The news that Vodafone has finally received permission from the EC to take over Liberty Global’s cable assets in three CEE markets is hugely significant for the region.
It will see the company become a major player in all three, and indeed the leading provider of converged services in Europe as a whole. In Hungary, for instance, the combined Vodafone/UPC operation will have 25%, 24% and 19% shares of the country’s mobile, fixed-line broadband and pay-TV markets respectively, while in the Czech Republic its new operation will include over half a million next generation broadband customers and 539,000 receiving its cable TV services. In Romania, Vodafone will finally be able to establish a strong presence in the country’s TV market.

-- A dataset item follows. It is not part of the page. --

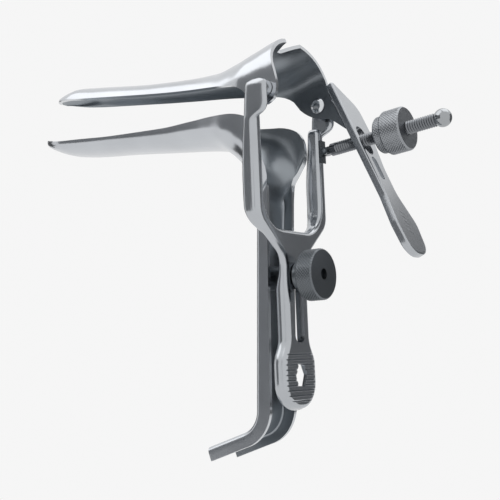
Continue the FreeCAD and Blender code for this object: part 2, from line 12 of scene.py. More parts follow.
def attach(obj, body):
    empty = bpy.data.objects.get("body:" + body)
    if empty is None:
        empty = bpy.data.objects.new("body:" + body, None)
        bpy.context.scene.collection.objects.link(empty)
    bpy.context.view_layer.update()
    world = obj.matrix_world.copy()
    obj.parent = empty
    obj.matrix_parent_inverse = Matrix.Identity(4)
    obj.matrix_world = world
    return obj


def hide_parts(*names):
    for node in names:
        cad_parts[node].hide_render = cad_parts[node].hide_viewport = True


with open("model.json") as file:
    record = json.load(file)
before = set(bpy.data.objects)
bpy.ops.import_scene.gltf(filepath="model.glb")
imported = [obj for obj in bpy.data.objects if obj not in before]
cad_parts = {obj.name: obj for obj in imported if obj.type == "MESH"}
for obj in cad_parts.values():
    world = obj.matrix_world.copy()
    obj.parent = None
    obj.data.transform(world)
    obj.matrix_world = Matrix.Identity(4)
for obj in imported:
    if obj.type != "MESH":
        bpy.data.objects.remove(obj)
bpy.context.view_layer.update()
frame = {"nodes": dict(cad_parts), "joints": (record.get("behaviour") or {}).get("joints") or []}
nodes = frame["nodes"]
joints = {joint["name"]: joint for joint in frame["joints"]}
MM = 0.001

# The lower blade, its wide mouth and the channel handle are one pressing of
# stainless sheet. It is ground and hand polished along its length, so the sheet
# keeps a soft bluish grey shine with very fine lengthwise scratches.


def linked(tree, value, socket):
    """Feeds a socket with another socket or sets it to a plain value."""
    if isinstance(value, bpy.types.NodeSocket):
        tree.links.new(value, socket)
    else:
        socket.default_value = value


def maths(tree, operation, *values):
    node = tree.nodes.new("ShaderNodeMath")
    node.operation = operation
    for value, socket in zip(values, node.inputs):
        linked(tree, value, socket)
    return node.outputs[0]


def added(tree, kind, **inputs):
    """A new node with named inputs linked or set, where an underscore is a space."""
    node = tree.nodes.new(kind)
    for name, value in inputs.items():
        linked(tree, value, node.inputs[name.replace("_", " ")])
    return node


def arrow_maths(tree, operation, *values):
    """A vector sum, product or scaling. Its last value is the scale where there is one."""
    node = tree.nodes.new("ShaderNodeVectorMath")
    node.operation = operation
    sockets = [node.inputs[0], node.inputs["Scale"] if operation == "SCALE" else node.inputs[1]]
    for value, socket in zip(values, sockets):
        linked(tree, value, socket)
    return node.outputs["Value"] if operation == "DOT_PRODUCT" else node.outputs[0]


def polish_marks_group():
    """Cloudy roughness and fine scratches left by a polishing wheel."""
    group = bpy.data.node_groups.new("polish_marks", "ShaderNodeTree")
    sizes = {
        "Scratch Length": 0.012,
        "Scratch Width": 0.00022,
        "Scratch Roughness": 0.08,
        "Cloud Size": 0.018,
        "Roughness": 0.25,
        "Roughness Spread": 0.08,
    }
    group.interface.new_socket("Along", in_out="INPUT", socket_type="NodeSocketVector")
    for name, value in sizes.items():
        socket = group.interface.new_socket(name, in_out="INPUT", socket_type="NodeSocketFloat")
        socket.default_value = value
    for name in ("Roughness", "Height", "Tone"):
        group.interface.new_socket(name, in_out="OUTPUT", socket_type="NodeSocketFloat")
    given = group.nodes.new("NodeGroupInput").outputs
    place = group.nodes.new("ShaderNodeTexCoord").outputs["Object"]
    rate_along = maths(group, "DIVIDE", 1.0, given["Scratch Length"])
    rate_across = maths(group, "DIVIDE", 1.0, given["Scratch Width"])
    stretch = arrow_maths(group, "SCALE", given["Along"], maths(group, "SUBTRACT", rate_along, rate_across))
    reach = arrow_maths(group, "DOT_PRODUCT", place, given["Along"])
    spread = arrow_maths(group, "SCALE", place, rate_across)
    drawn = arrow_maths(group, "ADD", spread, arrow_maths(group, "SCALE", stretch, reach))
    scratches = added(group, "ShaderNodeTexNoise", Vector=drawn, Scale=1.0, Detail=3.0).outputs["Fac"]
    cloud_rate = maths(group, "DIVIDE", 1.0, given["Cloud Size"])
    clouds = added(group, "ShaderNodeTexNoise", Vector=place, Scale=cloud_rate, Detail=2.0).outputs["Fac"]
    swing = maths(group, "MULTIPLY", maths(group, "SUBTRACT", clouds, 0.5), given["Roughness Spread"])
    fine = maths(group, "MULTIPLY", maths(group, "SUBTRACT", scratches, 0.5), given["Scratch Roughness"])
    rough = maths(group, "ADD", maths(group, "ADD", given["Roughness"], swing), fine)
    added(group, "NodeGroupOutput", Roughness=rough, Height=scratches, Tone=clouds)
    return group


polish_marks = polish_marks_group()
dull_share, bright_share, scratch_strength = 0.88, 1.1, 0.2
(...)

However, as in the case of the sale of Liberty’s assets in Germany to Vodafone, the transactions in Hungary, the Czech Republic and Romania will come with strings attached. They address the EC’s competition concerns for the combined €18.4 billion deal, which was first announced in May 2018 and is expected to close at the end of this month.
Questions now arise as to how long Liberty Global plans to remain in the CEE region, where it will only be left with a presence in Poland (UPC Polska and a minority stake in the DTH platform nc+) and Slovakia (UPC Slovakia). Its UPC DTH operation, active in Hungary, the Czech Republic, Slovakia and Romania for nearly two decades, was recently sold to M7 Group.
The wider picture in the region remains one of consolidation and re-alignment, with long-established players such as Liberty Global and CME fading from the picture and new ones, including the Czech Republic’s PPF Group, expanding rapidly. It seems that we are only in the early stages of this process.